Zend Framework 2 Documentation (Manual)

PHK Home

File: /_sources/modules/zendsearch.lucene.overview.txt

Size:17792
Storage flags:no_autoload,compress/gzip (23%)

.. _zendsearch.lucene.overview:

Overview
========

.. _zendsearch.lucene.introduction:

Introduction
------------

``Zend\Search\Lucene`` is a general purpose text search engine written entirely in *PHP* 5. Since it stores its
index on the filesystem and does not require a database server, it can add search capabilities to almost any
*PHP*-driven website. ``Zend\Search\Lucene`` supports the following features:



   - Ranked searching - best results returned first

   - Many powerful query types: phrase queries, boolean queries, wildcard queries, proximity queries, range queries
     and many others.

   - Search by specific field (e.g., title, author, contents)

``Zend\Search\Lucene`` was derived from the Apache Lucene project. The currently (starting from ZF 1.6) supported
Lucene index format versions are 1.4 - 2.3. For more information on Lucene, visit
http://lucene.apache.org/java/docs/.

.. note::

   Previous ``Zend\Search\Lucene`` implementations support the Lucene 1.4 (1.9) - 2.1 index formats.

   Starting from Zend Framework 1.5 any index created using pre-2.1 index format is automatically upgraded to
   Lucene 2.1 format after the ``Zend\Search\Lucene`` update and will not be compatible with ``Zend\Search\Lucene``
   implementations included into Zend Framework 1.0.x.

.. _zendsearch.lucene.index-creation.documents-and-fields:

Document and Field Objects
--------------------------

``Zend\Search\Lucene`` operates with documents as atomic objects for indexing. A document is divided into named
fields, and fields have content that can be searched.

A document is represented by the ``Zend\Search\Lucene\Document`` class, and this objects of this class contain
instances of ``Zend\Search\Lucene\Field`` that represent the fields on the document.

It is important to note that any information can be added to the index. Application-specific information or
metadata can be stored in the document fields, and later retrieved with the document during search.

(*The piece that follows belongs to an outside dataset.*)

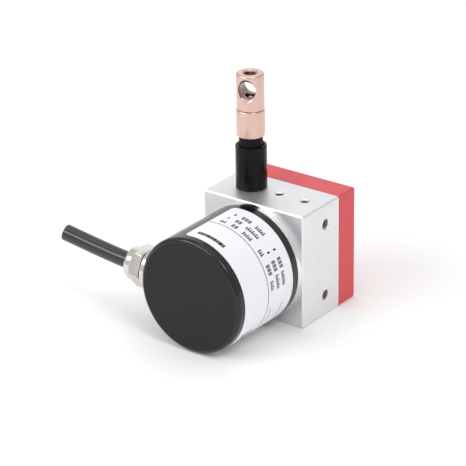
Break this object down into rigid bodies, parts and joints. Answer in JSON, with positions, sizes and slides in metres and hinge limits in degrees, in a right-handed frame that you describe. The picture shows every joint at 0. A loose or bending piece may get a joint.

It is the responsibility of your application to control the indexer. This means that data can be indexed from any
source that is accessible by your application. For example, this could be the filesystem, a database, an *HTML*
form, etc.

``Zend\Search\Lucene\Field`` class provides several static methods to create fields with different characteristics:

.. code-block:: php
   :linenos:

   $doc = new Zend\Search\Lucene\Document();

   // Field is not tokenized, but is indexed and stored within the index.
   // Stored fields can be retrieved from the index.
   $doc->addField(Zend\Search\Lucene\Field::Keyword('doctype',
                                                    'autogenerated'));

   // Field is not tokenized nor indexed, but is stored in the index.
   $doc->addField(Zend\Search\Lucene\Field::UnIndexed('created',
                                                      time()));

   // Binary String valued Field that is not tokenized nor indexed,
   // but is stored in the index.
   $doc->addField(Zend\Search\Lucene\Field::Binary('icon',
                                                   $iconData));

   // Field is tokenized and indexed, and is stored in the index.
   $doc->addField(Zend\Search\Lucene\Field::Text('annotation',
                                                 'Document annotation text'));

   // Field is tokenized and indexed, but is not stored in the index.
   $doc->addField(Zend\Search\Lucene\Field::UnStored('contents',
                                                     'My document content'));

Each of these methods (excluding the ``Zend\Search\Lucene\Field::Binary()`` method) has an optional ``$encoding``
parameter for specifying input data encoding.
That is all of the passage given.